Situation géopolitique. Selon la capitaine de frégate Péron-Doise, la Chine exerce une forte dépendance économique des pays de l’ASEAN, dont elle mésestime les droits. Le Viêt Nam entretient des partenariats avec l’ensemble des autres pays, mais évite d’être trop marqué avec l’un pour ne pas indisposer la Chine. Il autorise les escales de bâtiments militaires français, japonais et australiens au port de Cam Ranh pour manifester l’indépendance de sa diplomatie navale de contrepoids face à la Chine. De leur côté, le Japon et l’Australie s’inquiètent de la stratégie chinoise d’appropriation maritime, qui pourrait limiter l’accès au détroit de Malacca. Leurs Marines participent à des exercices avec la VIIème flotte américaine. Les Etats-Unis ont opté pour une « dialectique du pivot » de l’Europe vers l’Asie, pour se montrer de façon plus visible. En fait, ils assument depuis longtemps une présence militaire au Japon, en Corée du Sud et surtout à Guam (archipel des Mariannes). De son côté, la France a conclu des partenariats avec Singapour et la Malaisie.

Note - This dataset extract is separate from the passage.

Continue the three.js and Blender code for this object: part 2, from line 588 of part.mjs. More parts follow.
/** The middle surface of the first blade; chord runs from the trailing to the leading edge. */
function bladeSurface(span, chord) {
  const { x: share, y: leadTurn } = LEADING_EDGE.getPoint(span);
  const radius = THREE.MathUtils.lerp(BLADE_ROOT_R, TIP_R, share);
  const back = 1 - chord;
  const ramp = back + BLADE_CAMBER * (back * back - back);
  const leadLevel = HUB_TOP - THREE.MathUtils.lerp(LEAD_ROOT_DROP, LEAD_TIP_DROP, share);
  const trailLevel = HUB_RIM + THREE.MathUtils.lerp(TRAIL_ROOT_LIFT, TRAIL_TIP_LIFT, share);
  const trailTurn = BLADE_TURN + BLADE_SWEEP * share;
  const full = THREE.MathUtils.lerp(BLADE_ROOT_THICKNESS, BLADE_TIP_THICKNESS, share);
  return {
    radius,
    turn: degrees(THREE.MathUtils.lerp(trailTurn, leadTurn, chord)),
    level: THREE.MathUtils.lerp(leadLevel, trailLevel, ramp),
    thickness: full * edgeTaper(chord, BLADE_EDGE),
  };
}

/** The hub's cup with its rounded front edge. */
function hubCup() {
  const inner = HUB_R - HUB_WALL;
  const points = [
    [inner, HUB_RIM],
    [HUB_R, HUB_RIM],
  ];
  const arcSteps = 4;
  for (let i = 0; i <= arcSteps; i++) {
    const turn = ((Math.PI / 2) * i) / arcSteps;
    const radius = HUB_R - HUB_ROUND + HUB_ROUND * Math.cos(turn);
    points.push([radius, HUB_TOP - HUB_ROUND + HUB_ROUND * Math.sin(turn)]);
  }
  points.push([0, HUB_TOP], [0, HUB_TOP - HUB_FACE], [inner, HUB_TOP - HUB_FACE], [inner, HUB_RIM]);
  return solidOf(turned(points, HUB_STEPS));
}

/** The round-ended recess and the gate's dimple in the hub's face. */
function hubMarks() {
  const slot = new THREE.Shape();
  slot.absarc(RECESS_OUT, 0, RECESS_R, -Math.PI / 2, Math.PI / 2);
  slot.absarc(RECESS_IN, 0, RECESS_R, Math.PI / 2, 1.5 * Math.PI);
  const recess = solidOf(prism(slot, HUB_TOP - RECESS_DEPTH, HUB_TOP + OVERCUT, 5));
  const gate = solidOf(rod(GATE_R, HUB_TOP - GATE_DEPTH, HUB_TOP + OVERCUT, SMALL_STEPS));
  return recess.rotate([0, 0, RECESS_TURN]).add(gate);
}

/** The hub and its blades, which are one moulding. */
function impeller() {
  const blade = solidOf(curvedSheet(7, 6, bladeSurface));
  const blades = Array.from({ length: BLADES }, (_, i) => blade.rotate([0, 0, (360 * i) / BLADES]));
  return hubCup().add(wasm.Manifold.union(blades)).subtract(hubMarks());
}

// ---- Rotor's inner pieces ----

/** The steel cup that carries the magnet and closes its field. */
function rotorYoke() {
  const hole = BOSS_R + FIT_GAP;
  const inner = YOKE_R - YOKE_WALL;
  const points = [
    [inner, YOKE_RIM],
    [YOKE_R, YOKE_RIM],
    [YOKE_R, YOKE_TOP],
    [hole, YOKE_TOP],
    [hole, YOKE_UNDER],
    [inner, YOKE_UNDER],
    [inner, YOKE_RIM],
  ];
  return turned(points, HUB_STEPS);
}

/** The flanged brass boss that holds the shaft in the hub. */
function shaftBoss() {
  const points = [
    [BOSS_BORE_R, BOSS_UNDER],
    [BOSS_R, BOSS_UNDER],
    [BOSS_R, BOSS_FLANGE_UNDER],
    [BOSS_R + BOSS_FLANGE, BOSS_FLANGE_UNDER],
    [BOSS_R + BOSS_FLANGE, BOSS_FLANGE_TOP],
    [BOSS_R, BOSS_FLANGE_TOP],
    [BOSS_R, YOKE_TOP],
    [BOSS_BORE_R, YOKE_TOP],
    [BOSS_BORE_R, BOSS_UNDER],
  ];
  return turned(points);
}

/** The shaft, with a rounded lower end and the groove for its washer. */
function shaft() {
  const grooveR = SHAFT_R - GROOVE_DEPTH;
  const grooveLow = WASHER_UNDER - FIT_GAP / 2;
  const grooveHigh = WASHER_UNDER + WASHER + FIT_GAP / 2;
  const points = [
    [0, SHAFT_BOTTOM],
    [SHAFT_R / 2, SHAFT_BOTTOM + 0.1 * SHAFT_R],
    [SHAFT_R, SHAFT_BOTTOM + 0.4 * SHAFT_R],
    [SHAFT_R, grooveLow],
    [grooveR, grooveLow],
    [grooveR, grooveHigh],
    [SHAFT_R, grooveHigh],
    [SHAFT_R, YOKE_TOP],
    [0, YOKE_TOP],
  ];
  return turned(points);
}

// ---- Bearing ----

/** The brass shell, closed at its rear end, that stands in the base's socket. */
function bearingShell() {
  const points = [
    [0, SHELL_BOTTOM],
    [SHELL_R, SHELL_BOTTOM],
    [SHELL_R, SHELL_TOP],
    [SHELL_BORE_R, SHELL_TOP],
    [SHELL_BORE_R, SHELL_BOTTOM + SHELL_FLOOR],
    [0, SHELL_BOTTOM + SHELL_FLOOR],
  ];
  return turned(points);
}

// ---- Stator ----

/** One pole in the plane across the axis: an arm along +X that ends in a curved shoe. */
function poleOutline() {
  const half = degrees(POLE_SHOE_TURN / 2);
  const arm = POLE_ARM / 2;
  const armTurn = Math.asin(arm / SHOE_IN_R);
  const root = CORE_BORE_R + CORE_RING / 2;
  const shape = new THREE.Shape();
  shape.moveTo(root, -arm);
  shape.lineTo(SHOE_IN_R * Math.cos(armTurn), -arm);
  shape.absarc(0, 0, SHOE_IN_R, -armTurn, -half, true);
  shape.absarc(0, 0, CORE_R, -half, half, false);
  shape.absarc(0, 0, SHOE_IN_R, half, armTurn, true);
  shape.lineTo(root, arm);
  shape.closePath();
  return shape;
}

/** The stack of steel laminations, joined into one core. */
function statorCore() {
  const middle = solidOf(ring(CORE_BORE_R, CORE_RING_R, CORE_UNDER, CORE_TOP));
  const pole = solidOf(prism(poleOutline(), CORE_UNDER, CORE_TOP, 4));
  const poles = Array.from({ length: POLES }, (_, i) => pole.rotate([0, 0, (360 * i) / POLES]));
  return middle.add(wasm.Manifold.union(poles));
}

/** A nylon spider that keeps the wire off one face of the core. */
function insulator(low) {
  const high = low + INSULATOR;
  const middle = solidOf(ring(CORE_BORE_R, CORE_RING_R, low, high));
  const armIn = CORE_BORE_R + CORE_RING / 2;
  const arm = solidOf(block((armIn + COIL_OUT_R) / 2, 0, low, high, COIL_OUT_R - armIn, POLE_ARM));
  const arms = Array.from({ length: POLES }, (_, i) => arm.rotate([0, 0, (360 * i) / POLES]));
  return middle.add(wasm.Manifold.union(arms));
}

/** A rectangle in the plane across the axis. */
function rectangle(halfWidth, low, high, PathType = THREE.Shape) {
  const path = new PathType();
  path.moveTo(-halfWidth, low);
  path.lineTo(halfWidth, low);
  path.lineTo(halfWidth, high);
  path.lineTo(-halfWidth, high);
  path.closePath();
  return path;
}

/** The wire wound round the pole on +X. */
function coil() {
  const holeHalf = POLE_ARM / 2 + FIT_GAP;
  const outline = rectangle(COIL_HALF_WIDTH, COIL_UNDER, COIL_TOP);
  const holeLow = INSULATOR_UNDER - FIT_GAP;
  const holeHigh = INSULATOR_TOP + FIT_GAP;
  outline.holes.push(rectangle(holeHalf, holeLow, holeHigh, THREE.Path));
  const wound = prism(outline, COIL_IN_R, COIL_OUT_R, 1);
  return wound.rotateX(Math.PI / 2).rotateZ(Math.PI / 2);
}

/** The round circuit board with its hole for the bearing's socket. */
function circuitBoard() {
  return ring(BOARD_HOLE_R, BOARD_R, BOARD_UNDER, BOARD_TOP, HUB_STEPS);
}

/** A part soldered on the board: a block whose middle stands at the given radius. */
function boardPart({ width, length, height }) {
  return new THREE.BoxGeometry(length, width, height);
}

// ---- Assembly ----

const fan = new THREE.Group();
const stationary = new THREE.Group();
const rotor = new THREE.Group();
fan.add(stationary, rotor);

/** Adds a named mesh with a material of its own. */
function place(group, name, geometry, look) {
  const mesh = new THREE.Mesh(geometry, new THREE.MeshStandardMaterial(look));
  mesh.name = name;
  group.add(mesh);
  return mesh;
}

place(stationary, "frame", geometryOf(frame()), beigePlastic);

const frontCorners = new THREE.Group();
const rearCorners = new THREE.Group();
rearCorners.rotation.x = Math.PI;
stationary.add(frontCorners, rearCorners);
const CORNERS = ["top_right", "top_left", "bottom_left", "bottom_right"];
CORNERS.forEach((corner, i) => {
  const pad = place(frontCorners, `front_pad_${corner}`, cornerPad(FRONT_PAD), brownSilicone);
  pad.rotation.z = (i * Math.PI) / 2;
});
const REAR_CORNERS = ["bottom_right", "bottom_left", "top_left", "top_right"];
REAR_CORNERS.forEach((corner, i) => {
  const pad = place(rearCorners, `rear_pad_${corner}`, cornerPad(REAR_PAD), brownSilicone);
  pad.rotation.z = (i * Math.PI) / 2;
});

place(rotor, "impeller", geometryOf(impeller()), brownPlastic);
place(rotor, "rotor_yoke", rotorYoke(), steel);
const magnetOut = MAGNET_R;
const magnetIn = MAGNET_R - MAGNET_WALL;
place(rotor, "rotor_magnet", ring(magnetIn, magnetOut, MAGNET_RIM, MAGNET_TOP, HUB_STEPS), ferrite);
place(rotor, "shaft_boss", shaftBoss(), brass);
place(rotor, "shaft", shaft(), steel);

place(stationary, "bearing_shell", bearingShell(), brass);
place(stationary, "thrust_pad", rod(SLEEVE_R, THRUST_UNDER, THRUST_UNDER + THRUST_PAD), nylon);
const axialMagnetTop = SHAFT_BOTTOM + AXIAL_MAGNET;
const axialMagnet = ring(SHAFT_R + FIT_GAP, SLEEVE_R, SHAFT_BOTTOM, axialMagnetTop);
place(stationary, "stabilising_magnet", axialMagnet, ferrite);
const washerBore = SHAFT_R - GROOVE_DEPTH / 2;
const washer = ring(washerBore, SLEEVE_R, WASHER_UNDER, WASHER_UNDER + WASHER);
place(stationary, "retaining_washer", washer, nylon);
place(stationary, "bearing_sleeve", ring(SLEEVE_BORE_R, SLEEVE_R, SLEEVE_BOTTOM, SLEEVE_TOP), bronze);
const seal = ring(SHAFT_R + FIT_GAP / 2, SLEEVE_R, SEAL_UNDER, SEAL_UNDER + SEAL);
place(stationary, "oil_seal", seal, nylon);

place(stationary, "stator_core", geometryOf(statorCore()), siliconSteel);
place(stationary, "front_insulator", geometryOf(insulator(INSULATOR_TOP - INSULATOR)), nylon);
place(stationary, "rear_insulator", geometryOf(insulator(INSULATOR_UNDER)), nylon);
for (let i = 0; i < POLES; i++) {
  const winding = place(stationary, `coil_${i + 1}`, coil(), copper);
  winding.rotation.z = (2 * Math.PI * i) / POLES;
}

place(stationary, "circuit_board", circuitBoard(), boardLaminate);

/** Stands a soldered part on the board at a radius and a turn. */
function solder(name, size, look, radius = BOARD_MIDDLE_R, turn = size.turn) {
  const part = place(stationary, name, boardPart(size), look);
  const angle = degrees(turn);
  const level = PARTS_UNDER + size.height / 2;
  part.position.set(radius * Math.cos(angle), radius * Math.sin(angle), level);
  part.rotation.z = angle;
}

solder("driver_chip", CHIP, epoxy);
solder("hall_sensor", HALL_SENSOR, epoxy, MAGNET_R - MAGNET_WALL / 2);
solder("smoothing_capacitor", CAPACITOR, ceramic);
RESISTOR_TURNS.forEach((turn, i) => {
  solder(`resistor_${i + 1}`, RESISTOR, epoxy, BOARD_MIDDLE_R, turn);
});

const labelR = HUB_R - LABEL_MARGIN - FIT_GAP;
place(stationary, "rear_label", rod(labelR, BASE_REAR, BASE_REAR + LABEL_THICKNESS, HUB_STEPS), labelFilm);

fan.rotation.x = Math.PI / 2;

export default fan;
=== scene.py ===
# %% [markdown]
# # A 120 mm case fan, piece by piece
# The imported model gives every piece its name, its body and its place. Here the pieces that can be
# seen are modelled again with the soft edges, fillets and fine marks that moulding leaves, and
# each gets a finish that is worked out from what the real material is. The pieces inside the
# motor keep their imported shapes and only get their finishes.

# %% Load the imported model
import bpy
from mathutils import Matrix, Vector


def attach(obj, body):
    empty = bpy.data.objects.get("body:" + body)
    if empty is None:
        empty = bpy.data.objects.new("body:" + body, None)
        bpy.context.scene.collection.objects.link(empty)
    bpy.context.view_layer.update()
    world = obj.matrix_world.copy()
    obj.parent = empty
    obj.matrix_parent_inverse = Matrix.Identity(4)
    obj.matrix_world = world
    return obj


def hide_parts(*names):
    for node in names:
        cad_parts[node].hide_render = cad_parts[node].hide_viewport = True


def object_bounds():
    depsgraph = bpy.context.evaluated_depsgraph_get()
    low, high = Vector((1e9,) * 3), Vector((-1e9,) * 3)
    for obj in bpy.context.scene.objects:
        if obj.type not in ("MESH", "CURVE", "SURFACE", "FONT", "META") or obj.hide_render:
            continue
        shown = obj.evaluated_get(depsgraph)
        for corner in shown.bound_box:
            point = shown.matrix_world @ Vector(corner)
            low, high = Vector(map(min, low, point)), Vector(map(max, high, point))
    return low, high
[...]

La France dans le Pacifique. En tant que membre permanent du Conseil de sécurité de l’ONU, la France exerce une responsabilité globale sur toutes les mers, rappelle le capitaine de frégate Lopez. La Marine nationale a pour mission d’affirmer le principe de liberté de navigation, menacée notamment en mer de Chine par la poldérisation de certains atolls et îlots. Sa stratégie repose sur la présence, la coopération, l’observation et le rayonnement pour maintenir sa liberté d’action. La diplomatie navale correspond à un comportement clair : ne pas prendre parti dans les différends ; promouvoir un ordre international fondé sur le droit ; résoudre les conflits par le dialogue. La présence se manifeste par la participation à toutes les instances régionales : Réunion annuelle des chefs d’Etat-major des armées des pays du Pacifique ; Symposium naval du Pacifique occidental ; Forum des garde-côtes du Pacifique Nord ; Association de l’océan Indien ; Rencontre des ministres de la Défense de pays du Pacifique Sud ; Groupe de coordination de défense quadrilatéral (Australie, Nouvelle-Zélande, Etats-Unis et France). Il a fallu 11 ans pour se mettre d’accord sur le code (40 signes) sur les rencontres inopinées à la mer, en vue d’éviter les risques de méprise sur le comportement. Chaque année, des bâtiments français, venus de métropole, de Tahiti ou de Nouméa, se rendent en mer de Chine en adoptant une posture ferme mais sans action d’éclat, source de tension. La coopération porte sur des exercices communs avec les Marines étrangères pour mieux se comprendre : tirs ; ravitaillements à la mer ; partages d’expérience pour aider certains pays à développer leur défense maritime.
Loïc Salmon
Asie-Pacifique : la France partenaire de sécurité
L’archipel des Spratleys, qui compte 14 îles naturelles et 150 récifs s’étendant sur 439.820 km2, fait l’objet de revendications de la part de la Chine, de Taïwan, du Viêt Nam, de la Malaisie, des Philippines et de Brunei. Depuis 2013, la Chine construit aéroports, héliports, ports et immeubles sur 7 îles artificielles adossées à 9 récifs totalisant 13,5 km2. L’archipel des Paracels (130 îlots coralliens, 25.000 km2), revendiqué par le Viêt Nam et la Chine, est occupé par celle-ci depuis 1974 et abritait environ 1.000 habitants en 2014. L’ASEAN (Association des nations de l’Asie du Sud-Est) regroupe 10 pays : Brunei ; Birmanie ; Cambodge ; Indonésie ; Laos ; Malaisie ; Philippines ; Singapour ; Thaïlande ; Viêt Nam. La France dispose d’une zone économique exclusive de 11 Mkm2, dont 62 % dans le Pacifique. Elle en est riveraine par la Nouvelle-Calédonie, les îles Wallis et Futuna, la Polynésie française et l’île de Clipperton.